Set exercise: Restate, exactly and only, the lines from the first through the line containing "return piece".
________________________
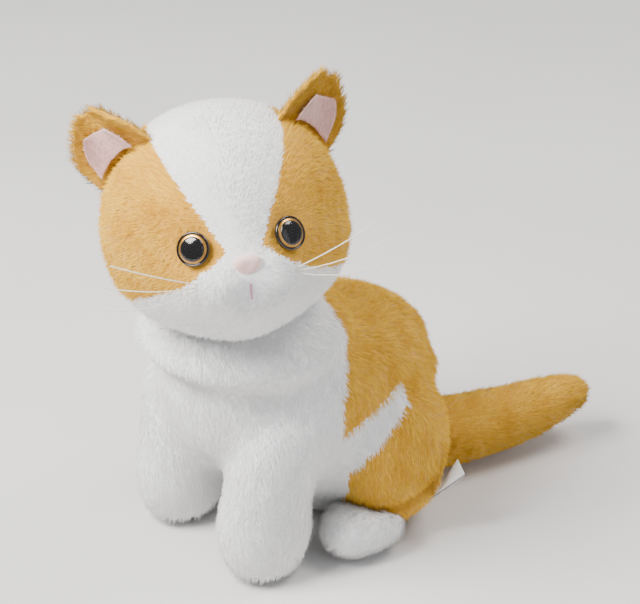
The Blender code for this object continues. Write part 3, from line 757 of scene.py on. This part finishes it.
# ---------------------------------------------------------------- eyes
def turned_piece(name, profile, frame_matrix, material, steps=64):
    """A solid of revolution about the eye's axis, from (radius, height) pairs."""
    form = bmesh.new()
    rings = []
    for radius, height in profile:
        if radius == 0:
            rings.append([form.verts.new((0, 0, height))])
            continue
        turns = [math.tau * step / steps for step in range(steps)]
        rings.append([form.verts.new((radius * math.cos(a), radius * math.sin(a), height)) for a in turns])
    for ring, other in zip(rings, rings[1:]):
        for step in range(steps):
            following = (step + 1) % steps
            corners = [ring[step % len(ring)], ring[following % len(ring)]]
            corners += [other[following % len(other)], other[step % len(other)]]
            unique = list(dict.fromkeys(corners))
            if len(unique) > 2:
                form.faces.new(unique)
    bmesh.ops.recalc_face_normals(form, faces=form.faces)
    bmesh.ops.transform(form, matrix=frame_matrix, verts=form.verts)
    mesh = bpy.data.meshes.new(name)
    form.to_mesh(mesh)
    form.free()
    mesh.shade_smooth()
    mesh.materials.append(material)
    piece = bpy.data.objects.new(name, mesh)
    bpy.context.scene.collection.objects.link(piece)
    return piece


def make_eyes():
    """Fine turned solids on the CAD eyes' own axes: a black base, a foil ring and a domed pupil."""
    black = moulded_material("eye_black", (0.004, 0.003, 0.003), 0.10, 0.35)
    foil = moulded_material("eye_foil", (0.62, 0.30, 0.05), 0.30, 1.0, 0.85, 900.0)
    washer = moulded_material("washer", (0.85, 0.85, 0.83), 0.4)
    clear = clear_material("eye_clear")
    for side in SIDES:
        axis = (middle(f"eye_pupil_{side}") - middle(f"eye_washer_{side}")).normalized()
        rotation = axis.to_track_quat("Z", "Y").to_matrix().to_4x4()
        place = Matrix.Translation(middle(f"eye_iris_{side}")) @ rotation
        seat = IRIS_RADIUS * 0.97
        rim = [(0, -EYE_DEPTH), (EYE_RADIUS * 0.8, -EYE_DEPTH), (EYE_RADIUS, -0.0008)]
        rim += [(EYE_RADIUS, 0.0002), (EYE_RADIUS * 0.955, 0.0007), (IRIS_RADIUS, 0.0006)]
        rim += [(seat, -0.0004), (0, -0.0004)]
        profiles = {
            "eye_base": (rim, black),
            "eye_iris": (dome(seat, 0.0002, DOME_HEIGHT), foil),
            "eye_pupil": (dome(PUPIL_RADIUS, 0.0009, DOME_HEIGHT), black),
        }
        for node, (profile, material) in profiles.items():
            piece = turned_piece(f"{node}_turned_{side}", profile, place, material)
            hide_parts(f"{node}_{side}")
            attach(piece, "head")
        dress(f"eye_washer_{side}", washer)
        dress(f"eye_lens_{side}", clear)


def dome(radius, foot, height, steps=10):
    """Closed profile of a low dome that stands on a flat disc."""
    arc = [math.pi / 2 * step / steps for step in range(steps + 1)]
    crown = [(radius * math.cos(a), foot + height * math.sin(a)) for a in arc[:-1]]
    return [(0, foot - DOME_EDGE), (radius, foot - DOME_EDGE), *crown, (0, foot + height)]


def clear_material(name):
    """Clear plastic, thin enough to see the pupil through."""
    material, shader = new_material(name, (0.02, 0.02, 0.02), 0.02)
    shader.inputs["Alpha"].default_value = 0.06
    shader.inputs["Coat Weight"].default_value = 0.2
    shader.inputs["Coat Roughness"].default_value = 0.02
    link_mottle(material, shader, (0.015, 0.015, 0.015), (0.02, 0.02, 0.02), 300.0)
    return material


def dress(node, material):
    """Gives a CAD node that stays in view its finished material."""
    for slot in NODES[node].material_slots:
        slot.material = material


# ---------------------------------------------------------------- small pieces
def make_trim():
    make_nose()
    dress("mouth_stitch", thread_material("mouth_thread", (0.50, 0.26, 0.36)))
    dress("neck_seam_thread", thread_material("seam_thread", (0.84, 0.83, 0.80)))
    nylon = moulded_material("whisker_nylon", (0.90, 0.84, 0.70), 0.35, 0.5)
    for node in NODES:
        if node.startswith("whisker"):
            dress(node, nylon)
    make_label()


def make_nose():
    """A flocked button with a shallow dent down the middle."""
    nose = make_skin("nose_skin", ["nose"], NOSE_VOXEL, NOSE_INSET, SMALL_SMOOTHING)
    swollen(nose, middle("nose") + FACE_AIM * 0.003, FACE_AIM * -0.0010, 0.0022)
    nose.data.materials.clear()
    nose.data.materials.append(cloth_material("nose_flock", (0.93, 0.62, 0.57), 2200.0))
    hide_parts("nose")
    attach(nose, "head")


def make_label():
    """A blank satin loop, folded double, that twists as it leaves its seam."""
    start = Vector(JOINTS["label_flap"]["pos_m"])
    side = Vector(JOINTS["label_flap"]["axis"]).normalized()
    out = (middle("sewn_label") - start).normalized()
    side = (side - out * side.dot(out)).normalized()
    face = side.cross(out)
    corners = []
    for row in range(LABEL_ROWS + 1):
        run = row / LABEL_ROWS
        along = 1 - abs(2 * run - 1)
        layer = LABEL_GAP * math.sin(math.pi * min(1.0, along * 1.2) / 2) * (1 if run < 0.5 else -1)
        twist = LABEL_TWIST * along
        across = side * math.cos(twist) + face * math.sin(twist)
        normal = face * math.cos(twist) - side * math.sin(twist)
        for column in range(LABEL_COLUMNS + 1):
            shift = (column / LABEL_COLUMNS - 0.5) * LABEL_WIDTH
            corners.append(start + out * along * LABEL_REACH + across * shift + normal * layer)
    faces = []
    across_row = LABEL_COLUMNS + 1
    for row in range(LABEL_ROWS):
        for column in range(LABEL_COLUMNS):
            first = row * across_row + column
            faces.append((first, first + 1, first + across_row + 1, first + across_row))
    mesh = bpy.data.meshes.new("label_loop")
    mesh.from_pydata([tuple(corner) for corner in corners], [], faces)
    mesh.shade_smooth()
    mesh.materials.append(thread_material("label_satin", (0.86, 0.87, 0.88)))
    label = bpy.data.objects.new("label_loop", mesh)
    bpy.context.scene.collection.objects.link(label)
    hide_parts("sewn_label")
    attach(label, "label")


# ---------------------------------------------------------------- floor, light and camera
def make_floor():
    bpy.ops.mesh.primitive_plane_add(size=6, location=(0, 0, 0))
    floor = bpy.context.object
    floor.name = "studio_floor"
    material, shader = new_material("studio_floor", (0.72, 0.71, 0.70), 0.7)
    link_mottle(material, shader, (0.70, 0.69, 0.68), (0.73, 0.72, 0.71), 6.0)
    floor.data.materials.append(material)


def aim(thing, target):
    thing.rotation_euler = (Vector(target) - thing.location).to_track_quat("-Z", "Y").to_euler()


def add_light(name, place, size, power, colour):
    data = bpy.data.lights.new(name, "AREA")
    data.size = size
    data.energy = power
    data.color = colour
    light = bpy.data.objects.new(name, data)
    bpy.context.scene.collection.objects.link(light)
    light.location = place
    aim(light, (0, -0.03, 0.10))


def around(azimuth, elevation, distance):
    """A point seen from the middle of the cat in the given direction."""
    turn = math.radians(azimuth)
    rise = math.radians(elevation)
    level = math.cos(rise)
    offset = Vector((math.sin(turn) * level, -math.cos(turn) * level, math.sin(rise)))
    return MIDDLE + offset * distance


def make_lights():
    add_light("key", around(-15, 50, 1.2), 0.6, 40, (1.0, 0.98, 0.95))
    add_light("fill", around(85, 25, 1.6), 1.2, 4, (0.95, 0.97, 1.0))
    add_light("rim", around(150, 58, 1.2), 0.5, 10, (1.0, 0.96, 0.90))
    world = bpy.data.worlds.new("studio")
    bpy.context.scene.world = world
    world.use_nodes = True
    world.node_tree.nodes["Background"].inputs["Color"].default_value = (0.90, 0.93, 1.0, 1.0)
    world.node_tree.nodes["Background"].inputs["Strength"].default_value = 0.50


def make_camera():
    """Stands where the view is three quarters from the cat's left, 30 degrees up."""
    data = bpy.data.cameras.new("camera")
    data.lens = CAMERA_LENS
    camera = bpy.data.objects.new("camera", data)
    bpy.context.scene.collection.objects.link(camera)
    azimuth = math.radians(CAMERA_AZIMUTH)
    right = Vector((math.cos(azimuth), math.sin(azimuth), 0))
    back = (around(CAMERA_AZIMUTH, CAMERA_ELEVATION, 1) - MIDDLE).normalized()
    up = back.cross(right)
    target = MIDDLE + right * CAMERA_RIGHT + up * CAMERA_UP
    camera.location = target + back * CAMERA_DISTANCE
    aim(camera, target)
    bpy.context.scene.camera = camera


make_head()
make_body()
make_paws_and_tail()
make_ears()
make_eyes()
make_trim()
make_floor()
make_lights()
make_camera()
________________________
Answer below:
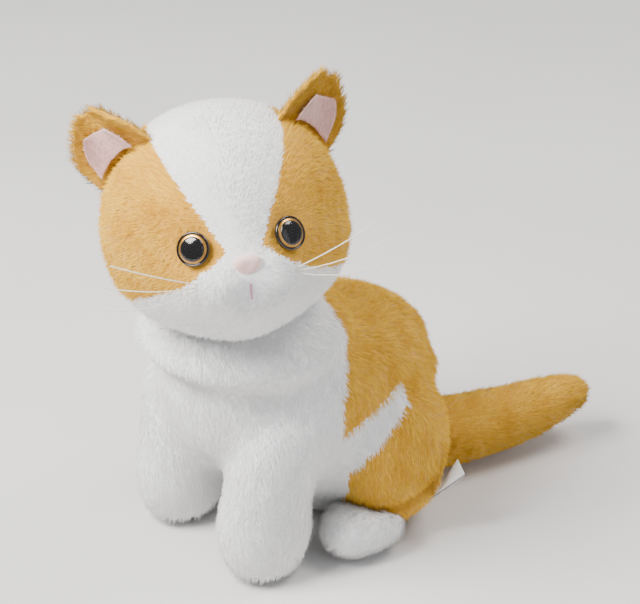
The Blender code for this object continues. Write part 3, from line 757 of scene.py on. This part finishes it.
# ---------------------------------------------------------------- eyes
def turned_piece(name, profile, frame_matrix, material, steps=64):
    """A solid of revolution about the eye's axis, from (radius, height) pairs."""
    form = bmesh.new()
    rings = []
    for radius, height in profile:
        if radius == 0:
            rings.append([form.verts.new((0, 0, height))])
            continue
        turns = [math.tau * step / steps for step in range(steps)]
        rings.append([form.verts.new((radius * math.cos(a), radius * math.sin(a), height)) for a in turns])
    for ring, other in zip(rings, rings[1:]):
        for step in range(steps):
            following = (step + 1) % steps
            corners = [ring[step % len(ring)], ring[following % len(ring)]]
            corners += [other[following % len(other)], other[step % len(other)]]
            unique = list(dict.fromkeys(corners))
            if len(unique) > 2:
                form.faces.new(unique)
    bmesh.ops.recalc_face_normals(form, faces=form.faces)
    bmesh.ops.transform(form, matrix=frame_matrix, verts=form.verts)
    mesh = bpy.data.meshes.new(name)
    form.to_mesh(mesh)
    form.free()
    mesh.shade_smooth()
    mesh.materials.append(material)
    piece = bpy.data.objects.new(name, mesh)
    bpy.context.scene.collection.objects.link(piece)
    return piece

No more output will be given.